Il arrive qu’un dizaine de toile soient simultanément mises en œuvre, car le peintre entrecoupe délibérément son travail de tâches matérielles qu’il tient à exécuter lui-même : ainsi il tend la toile sur le châssis dont le format est choisi à chaque fois; il prépare l’enduit, la tempera et il broie soigneusement les poudres de couleur…

C’est durant ce long processus d’élaboration qui peut s’étaler sur plusieurs jours, parfois sur des semaines, que JD se « représente la couleur qui semble s’imposer d’elle-même, ses possibilités, sa nécessité émergeant comme naturellement du dessin.

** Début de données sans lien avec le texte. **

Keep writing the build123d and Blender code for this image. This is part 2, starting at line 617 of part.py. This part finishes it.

Très rarement, mais cela arrive aussi, l’origine du tableau se trouve dans un désir de couleur, et dans ce cas, c’est le graphisme – avec en général une grande importance du geste – qui apparît dans le second temps.

Sérusier Paul

Paris 1864- Morlaix 1927

Peintre et professeur (à l’académie Jullian et à l’ Académie Ranson), il est aussi le traducteur de l’ouvrage de Désidérius Lenz, alias Père Didier, l’esthétique de Beuron (Paris, bibliothèque de l’occident, 1905) et l’auteur de l’ABC de la peinture (Paris : la Douce France et henry Floury, 1921). Il entretient en outre une importante correspondance avec Maurice Denis, Jean Verkade, Paul Gauguin, Odilon Redon… reproduite en partie dans la deuxième et troisième édition de l’ABC (Paris, librairie Floury 1942 et 1950).

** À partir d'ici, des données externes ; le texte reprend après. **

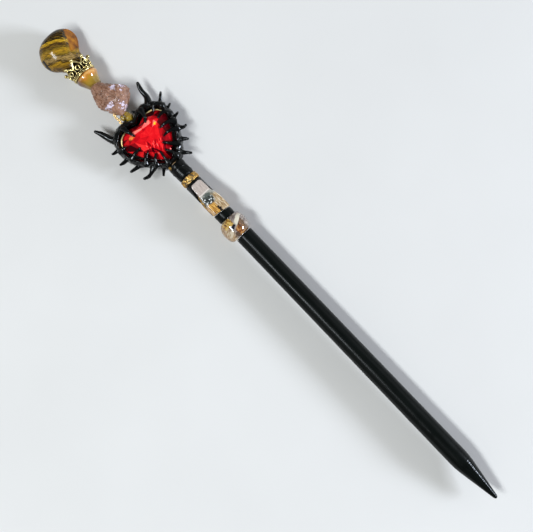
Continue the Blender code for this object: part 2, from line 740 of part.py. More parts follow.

La découverte de JD durant l’été 1941 des peintures et surtout des écrits de Sérusier – mort 14 ans plus tôt – a une très grande portée sur son oeuvre (le nombre d’or, les deux palettes, – l’une pour les tons chauds, l’autre pour les tons froids -, la tempera, etc…) Si l’influence stylistique et formelle est de courte durée (18 mois au plus), l’emprise spirituelle du théoricien du nabisme subsistera toujours. Dans une note griffonnée par JD à Quimper en 1941, au dos de la liste des toiles qu’il expose dans le hall du garage Nédelec-Peugeot, il écrit :

« Dimanche 10 août […] Vu ces derniers jours Mme Sérusier à Châteauneuf-du-Faou. Elle nous a permis, avec Estienne, de retourner tout ce qui pouvait nous intéresser dans la peinture de son mari. Vu des trucs épatants qui m’ont donné grand courage et en même temps indiqué que je n’avais peut-être pas tout à fait tort de peindre comme je le fais. Évidemment; Sérusier n’a rien vendu de son vivant, j’aimerais mieux ne pas faire pareil. »

Et dans une lettre du 15 juin 1967 à Georges Richar :

« L’influence de Sérusier, moi si, je la remarque encore dans mes peintures récentes. Bien sûr ça donne autre chose, mais en profondeur, elle est là. »

Rêve éveillé (Le)

L’expérience du rêve éveillé à laquelle se soumet JD, sous le contrôle du docteur Jacques Deniau (son médecin depuis des années se déroule pendant une dizaine de séances de décembre 1962 à février 964.

« Le rêve éveillé dirigé, état intermédiaire et nuancé entre l’état de veille et l’état de sommeil, entre le « physiologique » et le « psychique » est, par essence, le reflet de ce réservoir inépuisable où le sujet a accumulé depuis sa naissance ses angoisses, ses craintes, ses désirs, ses espérances, lesquels demeurent, en tout état de cause et face au monde extérieur, les facteurs déterminants de son comportement. » [Robert Desoille Théorie et pratiques du rêve éveillé dirigé, Genève : Editions du Mont Blanc, 1961, p10]

Outre les conséquences bénéfiques pour lui-même, cette épreuve a des répercussions certaines sur son œuvre. Toute une série de peintures présentent des figures anthropomorphes, juste avant la cinquième et dernière période au cours de laquelle JD réalise la synthèse de ses recherches antérieures.

Lothaire, 63-34

Richar Georges

Ami et exécuteur testamentaire de JD qu’il rencontre à Gordes où il a, en 1954, acheté une tour carrée. Il s’intéresse à la peinture de JD surtout à la suite de l’exposition présentée en 1959 à la galerie de France, à Paris, où aucune exposition particulière du peintre n’a eu lieu depuis cinq ans. Témoin du dernier tiers de la création de JD, il se consacre à l’étude de son œuvre depuis de longues années. Après avoir publié le catalogue de l’œuvre gravé, et le catalogue raisonné de l’œuvre peint, il a signé des nombreuses préfaces de catalogues.